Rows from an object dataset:
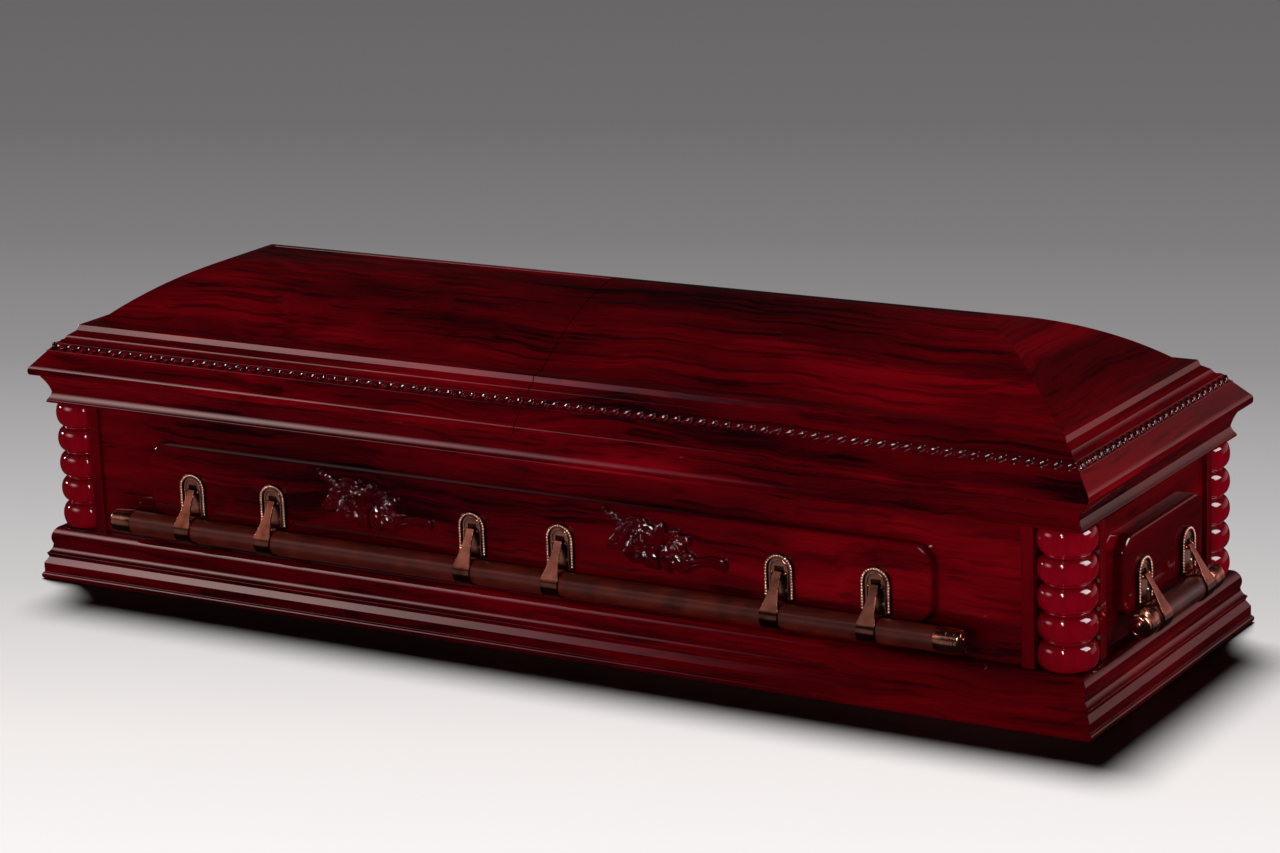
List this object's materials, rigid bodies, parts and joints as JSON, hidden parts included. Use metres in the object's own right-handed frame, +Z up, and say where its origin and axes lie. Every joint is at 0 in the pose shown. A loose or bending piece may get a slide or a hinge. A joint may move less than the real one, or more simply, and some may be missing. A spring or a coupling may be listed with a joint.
{
  "type": "funeral casket",
  "caption": "Wooden funeral casket with stepped base, bulged corner columns, hipped lid in two halves, rose carvings and swing bar handles.",
  "frame": {"origin": "middle of the underside, level with the floor", "axes": "+X along the length towards the right end, +Y to the back, +Z up; the carved front faces -Y"},
  "size_m": [2.1614, 0.7274, 0.586],
  "materials": {
    "lacquered_wood": "high-gloss rosewood-red lacquer with dark grain",
    "column_wood": "high-gloss crimson lacquer on turned wood",
    "carved_wood": "high-gloss dark lacquer on carving",
    "copper_plate": "polished antique copper plate with darkened recesses",
    "bar_tube": "satin brown enamel on the tube, copper plate on the tips"
  },
  "bodies": {
    "casket": {"base_moulding_front": "lacquered_wood", "base_moulding_right": "lacquered_wood", "base_moulding_back": "lacquered_wood", "base_moulding_left": "lacquered_wood", "floor_board": "lacquered_wood", "side_wall_front": "lacquered_wood", "end_wall_right": "lacquered_wood", "side_wall_back": "lacquered_wood", "end_wall_left": "lacquered_wood", "corner_column_front_right": "column_wood", "corner_column_back_right": "column_wood", "corner_column_back_left": "column_wood", "corner_column_front_left": "column_wood", "cornice_front": "lacquered_wood", "cornice_right": "lacquered_wood", "cornice_back": "lacquered_wood", "cornice_left": "lacquered_wood", "lid_half_left": "lacquered_wood", "lid_half_right": "lacquered_wood", "rose_spray_1": "carved_wood", "rose_spray_2": "carved_wood", "handle_lug_front_1": "copper_plate", "handle_lug_front_2": "copper_plate", "handle_lug_front_3": "copper_plate", "handle_lug_front_4": "copper_plate", "handle_lug_front_5": "copper_plate", "handle_lug_front_6": "copper_plate", "handle_lug_right_1": "copper_plate", "handle_lug_right_2": "copper_plate", "handle_lug_back_1": "copper_plate", "handle_lug_back_2": "copper_plate", "handle_lug_back_3": "copper_plate", "handle_lug_back_4": "copper_plate", "handle_lug_back_5": "copper_plate", "handle_lug_back_6": "copper_plate", "handle_lug_left_1": "copper_plate", "handle_lug_left_2": "copper_plate"},
    "front_handle": {"handle_bar_front": "bar_tube", "handle_arm_front_1": "copper_plate", "handle_arm_front_2": "copper_plate", "handle_arm_front_3": "copper_plate", "handle_arm_front_4": "copper_plate", "handle_arm_front_5": "copper_plate", "handle_arm_front_6": "copper_plate"},
    "right_handle": {"handle_bar_right": "bar_tube", "handle_arm_right_1": "copper_plate", "handle_arm_right_2": "copper_plate"},
    "back_handle": {"handle_bar_back": "bar_tube", "handle_arm_back_1": "copper_plate", "handle_arm_back_2": "copper_plate", "handle_arm_back_3": "copper_plate", "handle_arm_back_4": "copper_plate", "handle_arm_back_5": "copper_plate", "handle_arm_back_6": "copper_plate"},
    "left_handle": {"handle_bar_left": "bar_tube", "handle_arm_left_1": "copper_plate", "handle_arm_left_2": "copper_plate"}
  },
  "joints": [
    {"name": "front_handle_swing", "type": "hinge", "parent": "casket", "child": "front_handle", "pos_m": [0, -0.322, 0.203], "axis": [-1, 0, 0], "range_deg": [0, 75]},
    {"name": "right_handle_swing", "type": "hinge", "parent": "casket", "child": "right_handle", "pos_m": [1.039, 0, 0.203], "axis": [0, -1, 0], "range_deg": [0, 75]},
    {"name": "back_handle_swing", "type": "hinge", "parent": "casket", "child": "back_handle", "pos_m": [0, 0.322, 0.203], "axis": [1, 0, 0], "range_deg": [0, 75]},
    {"name": "left_handle_swing", "type": "hinge", "parent": "casket", "child": "left_handle", "pos_m": [-1.039, 0, 0.203], "axis": [0, 1, 0], "range_deg": [0, 75]}
  ]
}
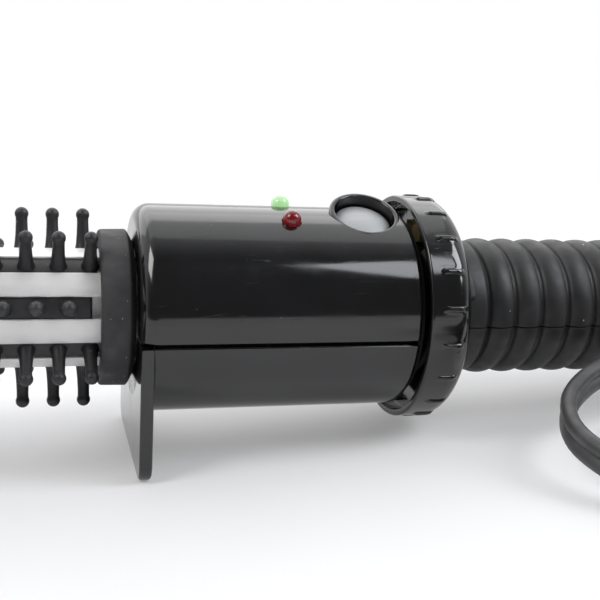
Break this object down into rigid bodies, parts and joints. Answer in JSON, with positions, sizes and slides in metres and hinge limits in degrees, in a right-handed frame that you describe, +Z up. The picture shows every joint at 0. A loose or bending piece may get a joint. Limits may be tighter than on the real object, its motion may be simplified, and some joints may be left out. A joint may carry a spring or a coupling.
{
  "type": "heated curling brush",
  "caption": "Heated curling brush: aluminium barrel with rows of ball-tipped pins, control housing with fixed stand, push button, heat dial, ribbed handle and swivel cord.",
  "frame": {"origin": "on the surface that the brush rests on, under the middle of the brush without its cord", "axes": "+Z up, +X from the barrel's tip to the handle's end along the surface, -Y the side with the button and lamps"},
  "size_m": [0.367, 0.11, 0.0477],
  "materials": {
    "aluminium": "extruded, fine lengthwise brushing, slightly dull",
    "pin_rubber": "black moulded, semi-matt",
    "tip_plastic": "moulded, satin",
    "inner_plastic": "moulded",
    "collar_plastic": "heat-resistant moulding, matt charcoal",
    "heater_ceramic": "sintered ceramic",
    "fuse_metal": "plated",
    "housing_gloss": "polished black",
    "button_metallic": "silver-coloured, satin",
    "lamp_green": "tinted clear epoxy",
    "lamp_red": "tinted clear epoxy",
    "board": "glass-fibre laminate",
    "dial_gloss": "polished black",
    "contact_brass": "bright",
    "handle_matte": "soft-touch black, matt",
    "screw_steel": "zinc plated",
    "cord_rubber": "flexible cord sheath, satin",
    "tie_plastic": "strap",
    "plug_rubber": "moulded, satin",
    "plug_brass": "nickel-coloured brass"
  },
  "bodies": {
    "brush": {"barrel_tube": "aluminium", "bristle_strip_1": "pin_rubber", "bristle_strip_2": "pin_rubber", "bristle_strip_3": "pin_rubber", "bristle_strip_4": "pin_rubber", "bristle_strip_5": "pin_rubber", "bristle_strip_6": "pin_rubber", "bristle_strip_7": "pin_rubber", "bristle_strip_8": "pin_rubber", "tip_cap": "tip_plastic", "tip_plug": "inner_plastic", "barrel_collar": "collar_plastic", "ptc_heater": "heater_ceramic", "heater_clamp": "aluminium", "thermal_fuse": "fuse_metal", "upper_shell": "housing_gloss", "lower_shell": "housing_gloss", "push_switch": "inner_plastic", "lamp_green": "lamp_green", "lamp_red": "lamp_red", "control_board": "board", "dial_track": "board", "core_tube": "inner_plastic", "handle_upper": "handle_matte", "handle_lower": "handle_matte", "housing_screws": "screw_steel", "handle_screws": "screw_steel", "swivel_bush": "inner_plastic", "cord_lead": "cord_rubber", "cord_hank": "cord_rubber", "cord_tie": "tie_plastic", "cord_tail": "cord_rubber", "plug_body": "plug_rubber", "plug_blades": "plug_brass"},
    "button": {"power_button": "button_metallic"},
    "dial": {"dial_ring": "dial_gloss", "dial_wiper": "contact_brass"},
    "swivel": {"swivel_spool": "contact_brass", "strain_relief": "cord_rubber"}
  },
  "joints": [
    {"name": "button_press", "type": "slide", "parent": "brush", "child": "button", "axis": [-0.0652, 0.4695, -0.8805], "range_m": [0, 0.0012], "stiffness_N_per_m": 900, "springref_m": -0.0008},
    {"name": "dial_turn", "type": "hinge", "parent": "brush", "child": "dial", "pos_m": [0.01591, 0, 0.0205], "axis": [0.9973, 0, -0.0738], "range_deg": [-135, 135]},
    {"name": "cord_swivel", "type": "hinge", "parent": "brush", "child": "swivel", "pos_m": [0.13478, 0, 0.0117], "axis": [0.9973, 0, -0.0738], "continuous": true}
  ]
}
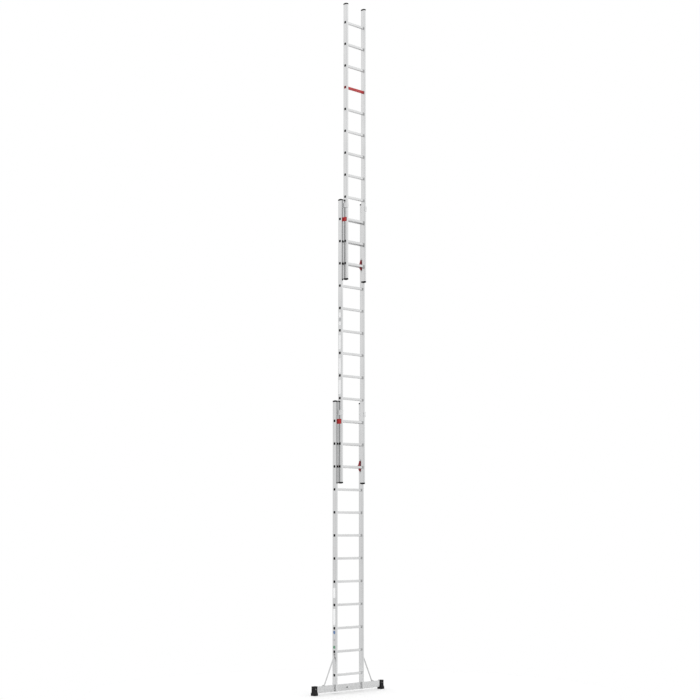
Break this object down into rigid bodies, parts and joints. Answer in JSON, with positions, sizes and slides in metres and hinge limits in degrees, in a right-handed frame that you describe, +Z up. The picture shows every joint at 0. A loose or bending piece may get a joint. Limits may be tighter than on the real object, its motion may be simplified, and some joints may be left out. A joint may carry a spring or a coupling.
{
  "type": "extension ladder",
  "caption": "Push-up extension ladder of nested aluminium sections that slide on guides and hook onto rungs, with a braced stabiliser bar on rubber feet.",
  "frame": {"origin": "on the floor, at the middle of the overall footprint, midway between the rails", "axes": "+Z up the ladder, +X along the rungs, -Y towards the climbing side, where the upper sections stand"},
  "size_m": [1.262, 0.179, 8.584],
  "materials": {
    "rail_aluminium": "extruded, satin",
    "rung_aluminium": "extruded, ribbed tread",
    "bar_aluminium": "extruded, satin",
    "strap_aluminium": "bent flat bar, bright",
    "warning_red": "gloss red",
    "red_plastic": "moulded, satin red",
    "rubber": "moulded, matt black"
  },
  "bodies": {
    "base_section": {"base_rail_left": "rail_aluminium", "base_rail_right": "rail_aluminium", "base_rung_01": "rung_aluminium", "base_rung_02": "rung_aluminium", "base_rung_03": "rung_aluminium", "base_rung_04": "rung_aluminium", "base_rung_05": "rung_aluminium", "base_rung_06": "rung_aluminium", "base_rung_07": "rung_aluminium", "base_rung_08": "rung_aluminium", "base_rung_09": "rung_aluminium", "base_rung_10": "rung_aluminium", "base_rung_11": "rung_aluminium", "base_rung_12": "rung_aluminium", "stabiliser_bar": "bar_aluminium", "foot_left": "rubber", "foot_right": "rubber", "brace_left": "strap_aluminium", "brace_right": "strap_aluminium", "base_guide_left": "strap_aluminium", "base_guide_right": "strap_aluminium"},
    "mid_section": {"mid_rail_left": "rail_aluminium", "mid_rail_right": "rail_aluminium", "mid_rung_01": "rung_aluminium", "mid_rung_02": "rung_aluminium", "mid_rung_03": "rung_aluminium", "mid_rung_04": "rung_aluminium", "mid_rung_05": "rung_aluminium", "mid_rung_06": "rung_aluminium", "mid_rung_07": "rung_aluminium", "mid_rung_08": "rung_aluminium", "mid_rung_09": "rung_aluminium", "mid_rung_10": "rung_aluminium", "mid_rung_11": "rung_aluminium", "mid_rung_12": "rung_aluminium", "mid_stop_left": "red_plastic", "mid_stop_right": "red_plastic", "mid_guide_left": "strap_aluminium", "mid_guide_right": "strap_aluminium"},
    "top_section": {"top_rail_left": "rail_aluminium", "top_rail_right": "rail_aluminium", "top_rung_01": "rung_aluminium", "top_rung_02": "rung_aluminium", "top_rung_03": "rung_aluminium", "top_rung_04": "rung_aluminium", "top_rung_05": "rung_aluminium", "top_rung_06": "rung_aluminium", "top_rung_07": "rung_aluminium", "top_rung_08": "rung_aluminium", "top_rung_09": "warning_red", "top_rung_10": "rung_aluminium", "top_rung_11": "rung_aluminium", "top_rung_12": "rung_aluminium", "top_stop_left": "red_plastic", "top_stop_right": "red_plastic"},
    "mid_hook_left": {"mid_hook_left": "red_plastic"},
    "mid_hook_right": {"mid_hook_right": "red_plastic"},
    "top_hook_left": {"top_hook_left": "red_plastic"},
    "top_hook_right": {"top_hook_right": "red_plastic"}
  },
  "joints": [
    {"name": "mid_section_slide", "type": "slide", "parent": "base_section", "child": "mid_section", "axis": [0, 0, 1], "range_m": [-2.52, 0]},
    {"name": "top_section_slide", "type": "slide", "parent": "mid_section", "child": "top_section", "axis": [0, 0, 1], "range_m": [-2.52, 0]},
    {"name": "mid_hook_left_swing", "type": "hinge", "parent": "mid_section", "child": "mid_hook_left", "pos_m": [-0.1805, 0.027, 2.755], "axis": [0, 0, 1], "range_deg": [-90, 0], "stiffness_Nm_per_rad": 0.1},
    {"name": "mid_hook_right_swing", "type": "hinge", "parent": "mid_section", "child": "mid_hook_right", "pos_m": [0.1805, 0.027, 2.755], "axis": [0, 0, 1], "range_deg": [0, 90], "stiffness_Nm_per_rad": 0.1},
    {"name": "top_hook_left_swing", "type": "hinge", "parent": "top_section", "child": "top_hook_left", "pos_m": [-0.1435, -0.027, 5.275], "axis": [0, 0, 1], "range_deg": [-90, 0], "stiffness_Nm_per_rad": 0.1},
    {"name": "top_hook_right_swing", "type": "hinge", "parent": "top_section", "child": "top_hook_right", "pos_m": [0.1435, -0.027, 5.275], "axis": [0, 0, 1], "range_deg": [0, 90], "stiffness_Nm_per_rad": 0.1}
  ]
}
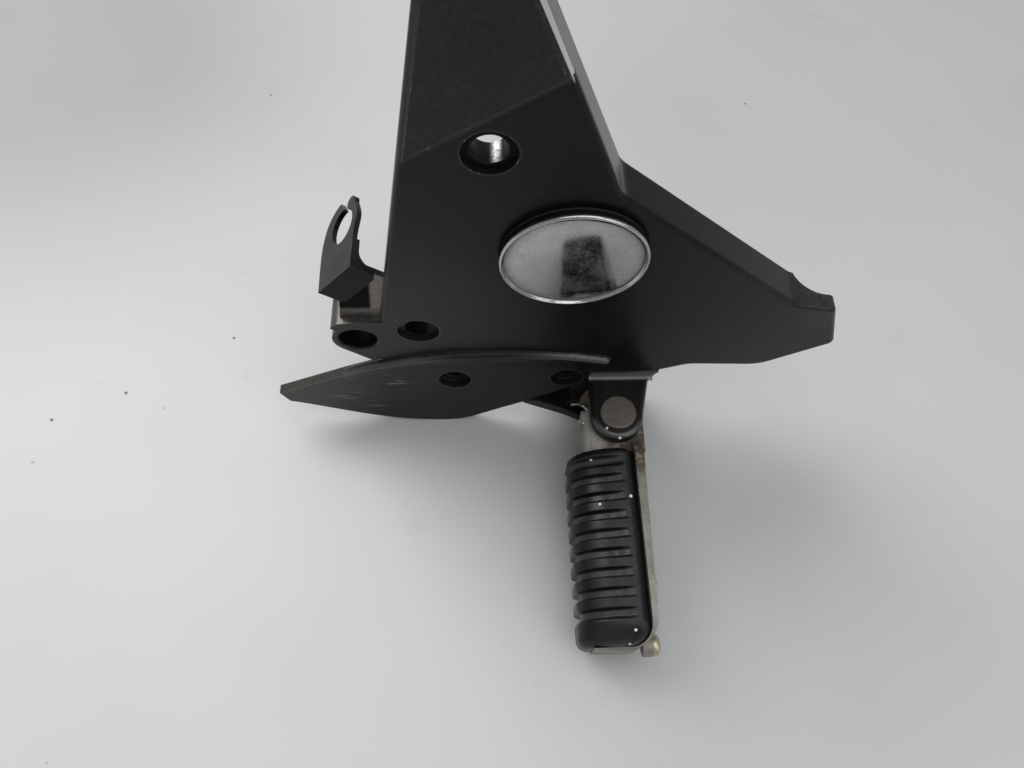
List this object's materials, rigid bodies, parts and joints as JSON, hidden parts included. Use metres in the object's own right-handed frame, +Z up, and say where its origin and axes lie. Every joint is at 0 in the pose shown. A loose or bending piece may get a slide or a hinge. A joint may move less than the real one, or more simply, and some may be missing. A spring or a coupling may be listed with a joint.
{
  "type": "motorcycle footrest hanger",
  "caption": "Die-cast motorcycle footrest hanger with a folding rubber footpeg, a heel guard, a chromed pivot cap and a hose clip.",
  "frame": {"origin": "on the upper frame bolt's axis, halfway along its bore; the plate's outer face lies at y = -6 mm", "axes": "+Z up the plate, +X towards the wing, +Y inwards to the motorcycle's frame; the footpeg points along -Y"},
  "size_m": [0.2561, 0.1608, 0.2518],
  "materials": {
    "black_paint": "satin black paint over die-cast alloy, scuffed",
    "chrome": "bright chrome, lightly pitted",
    "gasket_rubber": "matt foam rubber",
    "clip_plastic": "smooth black plastic",
    "bare_alloy": "bare cast alloy with brown grime",
    "peg_rubber": "moulded rubber, dusty",
    "plate_steel": "plain zinc-plated steel",
    "screw_steel": "zinc-plated steel",
    "feeler_zinc": "yellowed zinc plating, rubbed",
    "pin_steel": "dull steel, browned",
    "spring_steel": "bare spring steel"
  },
  "bodies": {
    "hanger": {"hanger_casting": "black_paint", "pivot_cap": "chrome", "cap_gasket": "gasket_rubber", "hose_clip": "clip_plastic", "pivot_pin": "pin_steel", "pin_washer": "plate_steel", "split_pin": "screw_steel", "return_spring": "spring_steel"},
    "footpeg": {"footpeg_bracket": "bare_alloy", "footpeg_rubber": "peg_rubber", "rubber_backing_plate": "plate_steel", "rubber_screw_1": "screw_steel", "rubber_screw_2": "screw_steel", "rubber_washer_1": "screw_steel", "rubber_washer_2": "screw_steel", "feeler_bolt": "feeler_zinc"}
  },
  "joints": [
    {"name": "footpeg_fold", "type": "hinge", "parent": "hanger", "child": "footpeg", "pos_m": [0.0553, -0.0268, -0.169], "axis": [0, 0, -1], "range_deg": [0, 60], "stiffness_Nm_per_rad": 0.3, "springref_deg": -68.75, "deforming": ["return_spring"]}
  ]
}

■ **Exercise directions**
Say how many lines in this listing hold the string "axes", giving the count and nothing more.

■ **Solution to this task**
6